If it be urged that the plays published after his death do not represent either his opinion or his practice, it is fair to say in reply that a like condition of things is revealed in the minor poems. All of these appeared in his lifetime. Over the printing of some of them he may have had no oversight. For the spelling of the words found in these he cannot, therefore, be held directly responsible. Still, the two most important of them—Venus and Adonis and The Rape of Lucrece—must, in going through the press, have passed under his own eye. In consequence, the spelling employed could not have failed to receive his tacit sanction at least, if even, what is more probable, he was not himself primarily responsible for it. Yet in these very two poems scepter[8] and sepulcher[9] are found so spelled in the original editions. A like statement may be made of this last word in the single instance in which it occurs in the Sonnets.[10] Further, the same thing may be said about his use of center[11] and meter.[12] Each appears but once, but it appears as just given.
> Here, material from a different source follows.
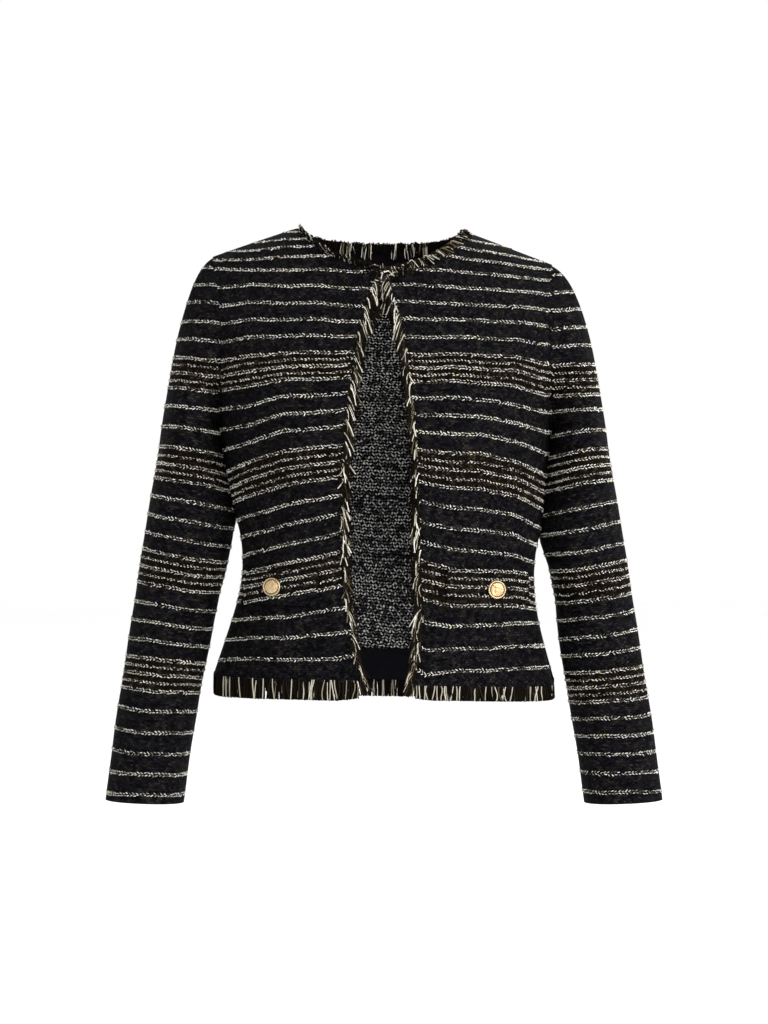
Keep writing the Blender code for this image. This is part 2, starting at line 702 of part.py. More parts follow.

On the other hand meager, which is found five times in this form in the plays, has the spelling meagre[13] in its solitary occurrence in the poems. For neither one of these forms is Shakespeare likely to have felt any decided preference. Still, he could not have failed to see that there was no more reason for the spelling meagre instead of meager than there was for eagre in place of eager, or, to adopt the more common earlier orthography, egre.